— Begin SOURCE DATA —

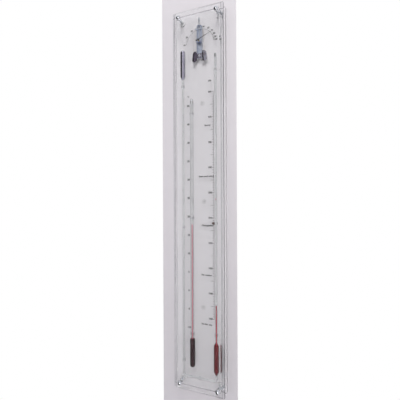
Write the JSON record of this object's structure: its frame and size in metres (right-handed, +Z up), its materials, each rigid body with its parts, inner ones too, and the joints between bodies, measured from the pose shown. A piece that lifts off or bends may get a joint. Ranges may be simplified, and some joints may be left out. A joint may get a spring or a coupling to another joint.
{
  "type": "wall barometer",
  "caption": "Wall barometer of two clear plates on studs, with a glass siphon tube, a thermometer, a hair hygrometer with a pointer, and a sliding reading index.",
  "frame": {"origin": "centre of the four wall fixings, on the wall plane", "axes": "+Z up along the long plates, +Y into the wall, +X to the right as seen from the front"},
  "size_m": [0.139, 0.0738, 0.995],
  "materials": {
    "front_acrylic": "clear, polished",
    "back_acrylic": "clear, polished",
    "clear_plastic": "clear, moulded",
    "glass_tube": "clear, drawn",
    "red_liquid": "liquid",
    "dark_red_liquid": "liquid",
    "dark_felt": "porous",
    "clip_plastic": "clear, moulded",
    "brown_plastic": "satin",
    "polished_steel": "mirror polished",
    "zinc_steel": "plated",
    "bright_sheet": "bright, slightly blue",
    "dark_sheet": "polished, reflecting dark",
    "brass": "turned",
    "blued_steel": "blued",
    "hair": "fine strands",
    "black_needle": "satin black"
  },
  "bodies": {
    "panel": {"front_plate": "front_acrylic", "back_plate": "back_acrylic", "wall_studs": "zinc_steel", "dome_caps": "polished_steel", "cap_washers": "polished_steel", "spacer_tubes": "clear_plastic", "clamp_nuts": "zinc_steel", "clamp_washers": "zinc_steel", "wall_standoffs": "clear_plastic", "siphon_tube": "glass_tube", "siphon_liquid": "red_liquid", "vent_plug": "dark_felt", "siphon_saddles": "clear_plastic", "thermometer_tube": "glass_tube", "thermometer_liquid": "dark_red_liquid", "thermometer_saddles": "clear_plastic", "hygrometer_frame": "bright_sheet", "hygrometer_foot": "dark_sheet", "frame_screws": "zinc_steel", "frame_nuts": "zinc_steel", "hair_bar": "dark_sheet", "hair_bundle": "hair", "arbor_bridge": "bright_sheet", "arbor_bushes": "brass", "hairspring": "blued_steel"},
    "reading_index": {"index_clip": "clip_plastic", "index_pointer": "brown_plastic"},
    "needle": {"arbor": "zinc_steel", "pointer_hub": "black_needle", "pointer": "black_needle", "hub_cap": "black_needle", "counterweight": "black_needle"},
    "adjuster": {"adjusting_screw": "zinc_steel"}
  },
  "joints": [
    {"name": "index_slide", "type": "slide", "parent": "panel", "child": "reading_index", "axis": [0, 0, 1], "range_m": [-0.249, 0.341]},
    {"name": "pointer_turn", "type": "hinge", "parent": "panel", "child": "needle", "pos_m": [0, -0.02, 0.418], "axis": [0, -1, 0], "range_deg": [-21, 153]},
    {"name": "adjuster_turn", "type": "hinge", "parent": "panel", "child": "adjuster", "pos_m": [0, -0.0156, 0.468], "axis": [0, 0, 1], "range_deg": [-180, 180]}
  ]
}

— End SOURCE DATA —

Pick out every line with the string "bodies" and copy it.

Write the JSON record of this object's structure: its frame and size in metres (right-handed, +Z up), its materials, each rigid body with its parts, inner ones too, and the joints between bodies, measured from the pose shown. A piece that lifts off or bends may get a joint. Ranges may be simplified, and some joints may be left out. A joint may get a spring or a coupling to another joint.
  "bodies": {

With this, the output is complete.